# Masonry in politics



## Tupin612 (Mar 1, 2014)

How much masonry do you think can be used in running for a political office?


----------



## Bill Lins (Mar 1, 2014)

I don't know about in your obedience, but here's what the GLoTX has to say about it:

*Art. 505. Certain Other Masonic Disciplinary Violations.*
_It shall be a Masonic disciplinary violation for a Lodge, a committee or any combination of Masons, or an individual Mason to:_
<snip>
_3. Use the words “Masonic,” “Mason,” or “Masonry” or the faith and credit of Masonry, to display Masonic emblem, for a secular, business or political purpose; or, being a candidate for office, to mention in his announcements or political advertisement or literature, or otherwise publish the fact of his Masonic connection_
<snip>
_provided, however, that such regulations shall not apply to:_
<snip>
_(f) The statement by a candidate for office in a political announcement or advertisement of the fact that he is a Mason, if such announcement or advertisement __also lists his church and civil affiliations. He shall not be permitted to list offices held or the name of his Lodge or the names of other Masonic Bodies. Neither __shall he be permitted to display any Masonic emblem or in any other manner to solicit directly or indirectly the vote or votes of any person or persons based on __any Masonic affiliation or connection._


----------



## BryanMaloney (Mar 2, 2014)

In the sense of what Freemasonry does for a man, all of it.
In the sense of stating or hinting that Freemasonry supports a political candidate, none of it.


----------



## Tupin612 (Mar 2, 2014)

Ok thanks for the information.  

Sent From My Freemasonry Pro App


----------



## Rifleman1776 (Sep 3, 2014)

A very touchy issue. As Masons we should be good citizens and participate in the political process even if that only means voting. Masonry has been political since day one. The American Revolution would not have happened without Masons. Most of the signers of the Delaration of Independance were Masons. But, today, there are enough misinformed people who are anti-Mason to varying degrees that it would not be advantageous for a candidate to announce he is a Mason. I know, I am very politically involved.


----------



## Brother JC (Sep 3, 2014)

Rifleman1776 said:


> The American Revolution would not have happened without Masons.

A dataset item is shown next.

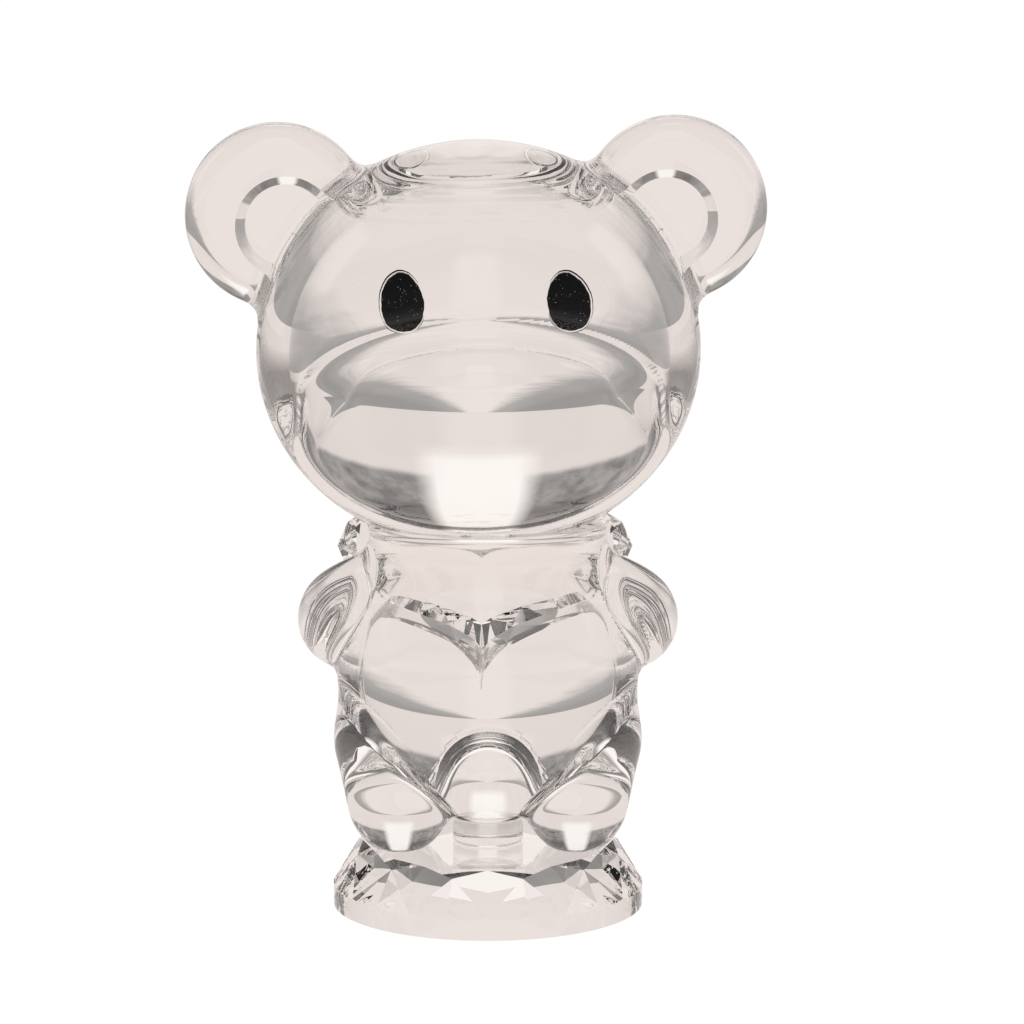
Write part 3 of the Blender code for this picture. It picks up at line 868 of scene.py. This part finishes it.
def build_ears(stamps):
    """Two dished ears, bonded to the head."""
    wide = head_solid("head_wide", FILM, BOND)
    slim = head_solid("head_slim", -FILM, BOND)
    for name, side in (("right_ear", -1), ("left_ear", 1)):

        def own(points, side=side):
            return ear_field(points, side)

        field = filleted(own, head_field, EAR_FILLET)
        middle = HEAD_PLACE @ Vector((side * EAR_CENTRE[0], EAR_CENTRE[1], EAR_CENTRE[2]))
        whole = star_mesh(name, middle, field, *EAR_MESH)
        marker = star_mesh(name + "_stamp", middle, field, *EAR_MESH, BOND)
        stamps["head"].append(carved(marker, ("DIFFERENCE", slim)))
        ear = carved(whole, ("DIFFERENCE", dish_mesh(name + "_dish", side)), ("DIFFERENCE", wide))
        shade_ear(ear, field, side)
        piece(name + "_glass", ear, name)


def build_eyes():
    """Two enamel eyes. It returns the tools that sink their sockets in the head."""
    eye_floor = head_solid("eye_floor", -EYE_DEPTH, GLASS)
    eye_skin = head_solid("eye_skin", -ENAMEL_SINK, GLASS)
    socket_floor = head_solid("socket_floor", -SOCKET_FLOOR, GLASS)
    sockets = []
    for name, ((x, z), tilt) in EYES.items():
        place = Matrix.Translation((x, 0.0, z)) @ Matrix.Rotation(-tilt, 4, "Y")
        shape = oval_mesh(name, place, 0.0, ENAMEL_ROUGH)
        eye = carved(shape, ("INTERSECT", eye_skin), ("DIFFERENCE", eye_floor))
        eye.shade_smooth()
        eye.set_sharp_from_angle(angle=math.radians(40))
        piece(name + "_enamel", eye, name, (ENAMEL,))
        socket = oval_mesh(name + "_socket", place, SOCKET_GAP, SOCKET_ROUGH)
        sockets.append(carved(socket, ("DIFFERENCE", socket_floor)))
    return sockets


def build_head(stamps):
    """The head, cut flat at the neck and sunk for the eyes."""
    neck = BODY_TOP + FILM
    under = box_mesh("under_neck", (-FAR, -FAR, neck - FAR), (FAR, FAR, neck))
    tools = [under, *stamps["head"], *build_eyes()]
    head = carved(head_solid("head", 0.0, GLASS), *[("DIFFERENCE", tool) for tool in tools])
    shade(head, [head_field, grown(head_field, -SOCKET_FLOOR)])
    piece("head_glass", head, "head")
    slab = box_mesh("print_slab", (-FAR, -FAR, BODY_TOP - FILM), (FAR, FAR, BODY_TOP + STAMP))
    stamps["torso"].append(carved(head_solid("head_print", 0.0, BOND), ("INTERSECT", slab)))


def build_torso(stamps):
    """The body, with the prints of everything bonded to it."""
    on_body = BODY_BOTTOM - STAMP, BODY_BOTTOM + FILM
    spacer_print = puck_mesh("spacer_stamp", SPACER_RADIUS - SPACER_EDGE, *on_body, STAMP_EDGE, BOND)
    tools = [seat_box("seat_bond", -FILM, BOND), *stamps["torso"], spacer_print]
    torso = carved(body_mesh("torso"), *[("DIFFERENCE", tool) for tool in tools])
    seat = HEART_PLACE @ Vector((0, -HEART_THICKNESS / 2, 0))
    seat_normal = HEART_PLACE.to_3x3() @ Vector((0, 1, 0))

    def underside(points):
        return BODY_BOTTOM - points[:, 2]

    top = flat_field((0, 0, BODY_TOP), (0, 0, 1))
    shade(torso, [body_field, top, underside, flat_field(seat, seat_normal)])
    piece("torso_glass", torso, "torso")


def build_disc(stamps):
    """The faceted disc, its facets left sharp."""
    disc = carved(disc_mesh("disc"), *[("DIFFERENCE", s) for s in stamps["disc"]])
    piece("disc_glass", disc, "base_disc")


def build():
    """Every piece. A stamp is a tool that marks the bonded faces of the piece it is listed for."""
    stamps = {"torso": [], "disc": [], "heart": [], "head": []}
    build_legs(stamps)
    build_arms(stamps)
    build_tail(stamps)
    build_heart(stamps)
    build_spacer(stamps)
    build_ears(stamps)
    build_head(stamps)
    build_torso(stamps)
    build_disc(stamps)


def shade_ear(mesh, field, side):
    """Smooth shading for an ear: its outer skin, and the floor and the cone of its dish."""
    middle = HEAD_PLACE @ Vector(
        (side * (EAR_CENTRE[0] + DISH_SHIFT[0]), EAR_CENTRE[1], EAR_CENTRE[2] + DISH_SHIFT[1])
    )
    slope = (DISH_RADIUS - DISH_FLOOR_RADIUS) / DISH_DEPTH
    turn = np.array(HEAD_PLACE.to_3x3())

    def floor(points):
        local = (points - np.array(middle)) @ turn
        return -local[:, 1] - (EAR_HALF_THICKNESS - DISH_DEPTH)

    def wall(points):
        local = (points - np.array(middle)) @ turn
        rise = -local[:, 1] - (EAR_HALF_THICKNESS - DISH_DEPTH)
        return -(np.hypot(local[:, 0], local[:, 2]) - DISH_FLOOR_RADIUS - slope * rise)

    shade(mesh, [field, floor, wall])


build()

# ---------------------------------------------------------------- floor, light and camera

CAMERA_AIM = (0.0035, 0.0, 0.05785)
CAMERA_DISTANCE = 0.85
CAMERA_RISE = 10.9
CAMERA_LENS = 207.2

# Colours of the light that reaches the glass, from the soft boxes (GLOW) to the ceiling (DARK).
# SEEN is the plain white that the camera sees instead.
SKY = (0.80, 0.725, 0.70)
PAPER = (0.84, 0.765, 0.735)
GLOW = (1.0, 0.96, 0.93)
DIM = (0.34, 0.33, 0.32)
SHADE = (0.42, 0.40, 0.39)
GLOOM = (0.09, 0.088, 0.086)
DARK = (0.03, 0.03, 0.032)
SEEN = 1.02
FLOOR_GAP = 0.0001


def make_floor():
    size = 4.0
    mesh = bpy.data.meshes.new("floor")
    corners = [(-size, -size, 0), (size, -size, 0), (size, size, 0), (-size, size, 0)]
    mesh.from_pydata(corners, [], [(0, 1, 2, 3)])
    made = bpy.data.objects.new("floor", mesh)
    made.location.z = DISC_LOW.z - FLOOR_GAP
    bpy.context.scene.collection.objects.link(made)
    paper = bpy.data.materials.new("pale_paper")
    paper.use_nodes = True
    n = Nodes(paper.node_tree)
    paper.node_tree.nodes.clear()
    out = n.new("OutputMaterial")
    path = n.new("LightPath")
    seen = n.new("Emission")
    seen.inputs["Color"].default_value = (1.0, 1.0, 1.0, 1.0)
    seen.inputs["Strength"].default_value = SEEN
    lit = n.new("Emission")
    # The paper is a cross of two long sheets: past their edges, the light falls off, painted into the
    # floor's glow as shade (SHADE, then DIM).
    spot = n.new("SeparateXYZ")
    n.link(n.coords(), spot.inputs[0])
    across, along = (n.maths("ABSOLUTE", side) for side in spot.outputs[:2])
    off = n.maths("MINIMUM", across, along)
    # Noise makes the edge of this painted shade uneven.
    uneven_falloff = n.maths("MULTIPLY_ADD", n.noise(12.0, 3.0), 0.12, off)
    n.link(n.ramp(uneven_falloff, [(0.16, PAPER), (0.26, SHADE), (0.5, DIM)]), lit.inputs["Color"])
    lit.inputs["Strength"].default_value = 1.0
    mix = n.new("MixShader")
    n.link(path.outputs["Is Camera Ray"], mix.inputs[0])
    n.link(lit.outputs[0], mix.inputs[1])
    n.link(seen.outputs[0], mix.inputs[2])
    n.link(mix.outputs[0], out.inputs["Surface"])
    mesh.materials.append(paper)


def make_world():
    world = bpy.data.worlds.new("studio")
    bpy.context.scene.world = world
    world.use_nodes = True
    world.node_tree.nodes.clear()
    n = Nodes(world.node_tree)
    out = n.new("OutputWorld")
    split = n.new("SeparateXYZ")
    n.link(n.new("TexCoord").outputs["Generated"], split.inputs[0])
    x, y, z = split.outputs
    height = n.maths("MULTIPLY_ADD", z, 0.5, 0.5)

    def level(rise):
        return 0.5 + 0.5 * math.sin(math.radians(rise))

    def blend(factor, first, second):
        mix = n.new("Mix", data_type="RGBA")
        n.link(factor, mix.inputs["Factor"])
        for socket, value in (("A", first), ("B", second)):
            if isinstance(value, tuple):
                mix.inputs[socket].default_value = (*value, 1.0)
            else:
                n.link(value, mix.inputs[socket])
        return mix.outputs["Result"]

    # The room: pale low down, a dim mottled ceiling above it, paler again overhead.
    sky = n.ramp(
        height,
        [
            (0.0, SKY),
            (level(13), SKY),
            (level(15), DIM),
            (level(27), DIM),
            (level(33), GLOOM),
            (level(70), DARK),
            (level(78), DARK),
            (level(82), SKY),
        ],
    )
    way = n.new("TexCoord").outputs["Generated"]
    blotch = n.ramp(n.noise(9.0, 3.0, 0.6, way), [(0.38, (0.0, 0.0, 0.0)), (0.62, (1.0, 1.0, 1.0))])
    dim = n.ramp(height, [(level(12), (0.0, 0.0, 0.0)), (level(18), (0.6, 0.6, 0.6))])
    sky = blend(n.maths("MULTIPLY", blotch, dim), sky, DARK)
    # The half of the room in front of the figurine is dimmer, from just above the horizon.
    facing = n.maths("MULTIPLY_ADD", y, 0.5, 0.5)
    front = n.ramp(facing, [(0.30, (0.75, 0.75, 0.75)), (0.42, (0.0, 0.0, 0.0))])
    risen = n.ramp(height, [(level(4), (0.0, 0.0, 0.0)), (level(8), (1.0, 1.0, 1.0))])
    sky = blend(n.maths("MULTIPLY", front, risen), sky, GLOOM)
    # A tall soft box in front, behind and on each side.
    across, along = n.maths("ABSOLUTE", x), n.maths("ABSOLUTE", y)
    near = n.maths("DIVIDE", n.maths("MINIMUM", across, along), n.maths("MAXIMUM", across, along))
    box = n.ramp(near, [(0.15, (1.0, 1.0, 1.0)), (0.24, (0.0, 0.0, 0.0))])
    tall = n.ramp(
        height,
        [
            (level(4), (0.0, 0.0, 0.0)),
            (level(8), (1.0, 1.0, 1.0)),
            (level(46), (1.0, 1.0, 1.0)),
            (level(50), (0.0, 0.0, 0.0)),
        ],
    )
    sky = blend(n.maths("MULTIPLY", box, tall), sky, GLOW)
    # A dark edge flag each side.
    flag = n.ramp(across, [(0.93, (0.0, 0.0, 0.0)), (0.97, (0.7, 0.7, 0.7))])
    sky = blend(flag, sky, DARK)
    path = n.new("LightPath")
    seen = n.new("Mix", data_type="RGBA")
    n.link(path.outputs["Is Camera Ray"], seen.inputs["Factor"])
    n.link(sky, seen.inputs["A"])
    seen.inputs["B"].default_value = (SEEN, SEEN, SEEN, 1.0)
    glow = n.new("Background")
    n.link(seen.outputs["Result"], glow.inputs["Color"])
    n.link(glow.outputs[0], out.inputs["Surface"])


def make_camera():
    lens = bpy.data.cameras.new("camera")
    lens.lens = CAMERA_LENS
    lens.sensor_width = 36.0
    lens.dof.use_dof = False
    lens.clip_start = 0.01
    lens.clip_end = 20.0
    made = bpy.data.objects.new("camera", lens)
    bpy.context.scene.collection.objects.link(made)
    rise = math.radians(CAMERA_RISE)
    back = Vector((0.0, -math.cos(rise), math.sin(rise)))
    made.location = Vector(CAMERA_AIM) + back * CAMERA_DISTANCE
    made.rotation_euler = (-back).to_track_quat("-Z", "Y").to_euler()
    bpy.context.scene.camera = made


make_floor()
make_world()
make_camera()
scene = bpy.context.scene
scene.view_settings.view_transform = "Standard"
scene.cycles.max_bounces = 32
scene.cycles.transmission_bounces = 32
scene.cycles.glossy_bounces = 16
scene.cycles.transparent_max_bounces = 32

 That's arguable, considering there were just as many Masons fighting to keep the Colonies under British rule.


Rifleman1776 said:


> Most of the signers of the Delaration of Independance were Masons.


 Untrue. 16% isn't "most" in any statistical analysis.


----------



## Warrior1256 (Sep 18, 2014)

Rifleman1776 said:


> A very touchy issue. As Masons we should be good citizens and participate in the political process even if that only means voting. Masonry has been political since day one. The American Revolution would not have happened without Masons. Most of the signers of the Delaration of Independance were Masons. But, today, there are enough misinformed people who are anti-Mason to varying degrees that it would not be advantageous for a candidate to announce he is a Mason. I know, I am very politically involved.


I agree. Some misinformed people believe that Masonry is the personification of everything wrong or evil. You just have to look at some of the outlandish posting on the internet regarding Masonry to see this.


----------



## BryanMaloney (Sep 18, 2014)

Masons have been political since day one. Masonry is only political to the extent that it promotes unfettered individual participation in the political process.


----------



## Warrior1256 (Oct 5, 2014)

BryanMaloney said:


> Masons have been political since day one. Masonry is only political to the extent that it promotes unfettered individual participation in the political process.


Agreed!


----------